Now, all these may sound like really big questions.
But don’t worry.
You won’t have to write lengthy, detailed explanations in a project management charter.
As it only provides a preliminary, high-level overview of things before the project begins, it’s just a short document of up to 2-3 pages. You can work out all the remaining details in the project scope or the statement of work documents at a later stage.
The 5 Benefits of Drafting a Project Charter
We know what you’re thinking.
So a charter kick-starts a project with some basic details? That’s all?
Short answer: no.
The information in a project charter sets the tone for the project’s execution and has long-term effects.
Here are five key reasons why project charters are super important:
1. Clarifies the project objective
Working on a project without understanding the project objective is like walking in the dark: you’re going to progress slowly and possibly even hurt yourself in the process.
Thankfully, you’ll receive this crucial objective information in the project charter.
A charter document clarifies why the project should exist by mentioning:
- The strategic objectives a business is achieving by conducting the project
- The larger project goal driving the team
- Specific project milestones to be met along the way
- Nature of deliverables that’ll be covered by the project
So does this mean you’ll need a magnifying glass to read everything in a project charter?
While the project charter does not drill down to the minute details of the project objective, it sets the stage for this analysis.
2. Sets a rough timeline
Don’t you hate it when the project’s deadline clock starts ticking?
But there’s no need to be nervous because a good charter lays out a generous (yet reasonable) project timeline.
You can work out specific deadlines when you create a more detailed project plan document, like the statement of work.
In the short term, a project charter gives you a clear-cut timeline to finish your project. Work backward from the deadline to determine your exact project schedule.
So while you can’t stop all the clocks in the house, you’ll be able to meet your deadlines on time.
3. Specifies roles and responsibilities in the project team
As any superhero movie will tell you, simply gathering talented people is not enough.
They need to know their role in the team.
And your project team is no less important than the Justice League.
Other than the fact that they’re not in charge of battling alien invaders and saving the world every week.
But hey, that app isn’t going to develop itself, right?
The project charter defines the roles and responsibilities of each project stakeholder like the project manager, project sponsor, development team, etc.
This way, everyone knows what they have to do, right from the get-go.
The team can avoid confusion and simply focus on doing their job right!
4. Describes project requirements
The project charter is like a descriptive menu: it clarifies not just what you’re going to achieve, but also how you’re going to do it.
Most of this is covered in the project requirements section.
Here, you’ll find answers to what technical and non-technical resources, and what process requirements go into making a project a success.
Sorta like the ingredients you need to cook an amazing dish!
The dish being your project, of course.
With the information a charter provides, you can determine how to allocate existing organizational resources and what new resources you need easily.
5. Serves as a contract
If the superheroes in your project team are to work together, they need to clearly understand what they’re aiming to achieve.
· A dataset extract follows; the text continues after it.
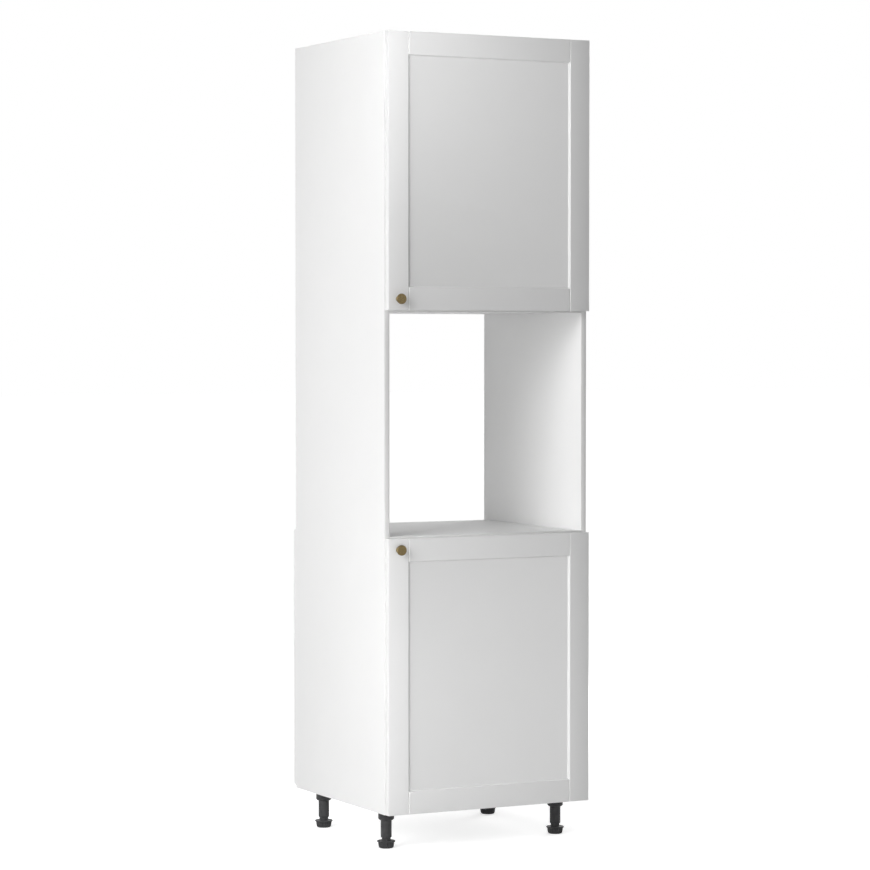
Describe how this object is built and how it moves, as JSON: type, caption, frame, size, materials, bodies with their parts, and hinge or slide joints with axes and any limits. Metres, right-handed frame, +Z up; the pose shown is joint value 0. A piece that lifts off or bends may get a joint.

And the project charter helps them out here.
Usually, the charter is discussed and approved by all key stakeholders in the project.
This helps develop a shared understanding of all important matters among the major stakeholders.
Additionally, if there are any high-level disagreements or concerns, the respective project stakeholder can clarify it immediately.
After all, how often is it that everyone agrees on something?
I mean, it’s hard enough finding a restaurant your entire team loves, imagine how hard it is to develop a project plan they all immediately sign off on!
Once everyone agrees with the project’s purpose and approach, the charter carries their seal of approval, and the project team can begin executing the project (or saving the world) with confidence!
How to Create a Project Charter (with a Project Charter Example)
You’re probably sitting with a pen and paper, wondering how to draft a good project charter, right?
We’ll answer that question using a project charter example for a sample project on:
Building team management software.
Here’s how to draft various sections of the project charter document for our sample project:
#1: Project background details
Do you believe in the power of first impressions?
Well, the first section of the project charter is your place to make a good one!
This is where you introduce your project as briefly as possible.
Pay special attention to your project name: don’t make it too vague or too lengthy.
Instead, keep it simple and straightforward.
Date: July 2, 2020
Name: Development team management software for XYZ Company
Project purpose: A handy, easy–to–use app that’ll help organizations manage their teams efficiently
Project sponsor: Sansa Stark
Project manager: Jon Snow
#2: Details about the project purpose
In this section, you clarify the project purpose introduced in the previous section.
However, a project charter is no place for lengthy details and plans. All that can come later in an exhaustive project management plan.
Here, you describe a business case or the strategic objectives that the project will fulfill.
If your client has already given you a business case document, you can refer to it.
If not, determine your client’s business case from the initial discussions you have had.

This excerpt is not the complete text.